Canadian National continues to stand out as the closest correlating Class I rail operator to TEU performance and remains the outlier, with the next closest being BNSF. The substantial outperformance of all peers, and most notably, Canadian Pacific is an indication of stronger market share growth. After temporarily being positive for the year, Canadian Pacific dipped back into negative territory.
Source: Class I weekly container units carried
Looking to September, performance remains mixed, with Canadian National remaining as an outlier, and Canadian Pacific and BNSF showing modest improvement.
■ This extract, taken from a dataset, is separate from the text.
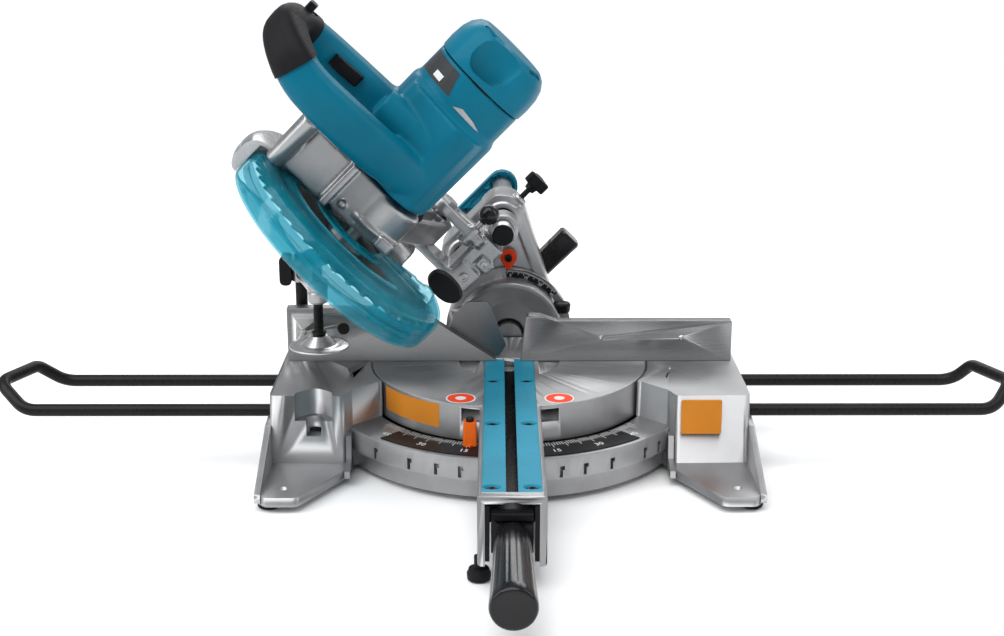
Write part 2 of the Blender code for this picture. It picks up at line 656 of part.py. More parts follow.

Kansas City Southern, CSX and Norfolk Southern have all witnessed declines of 50, 20 and 10 bps, while Union Pacific has remained flat.
The stable performance for Class I's serves as a good indication that TEU volumes likely will remain in positive territory next month.
Clearly, Hurricane Harvey wreaked havoc on the Port of Houston. Cargo diverted to New Orleans, as well as other Gulf seaports in Mexico. Some cargo may have also diverted to the East Coast with Miami benefitting the most.
Overall, TEU demand looks to remain solid in the short term. Laden imports continue to be the core driver as laden exports have tailed off of late. Container repositioning has also contributed to sustaining solid volume growth.
The debate is ongoing as to how much more growth the current economic expansion can muster. Expectations for 2017 seem to suggest an acceleration towards 3 percent over the latter three quarters. Any sustained growth near this level bodes well for sustained TEU and Class I container traffic.
Disclosure: I am/we are long CNI, HUBG, JBHT, KSU, XPO. I wrote this article myself, and it expresses my own opinions. I am not receiving compensation for it (other than from Seeking Alpha). I have no business relationship with any company whose stock is mentioned in this article.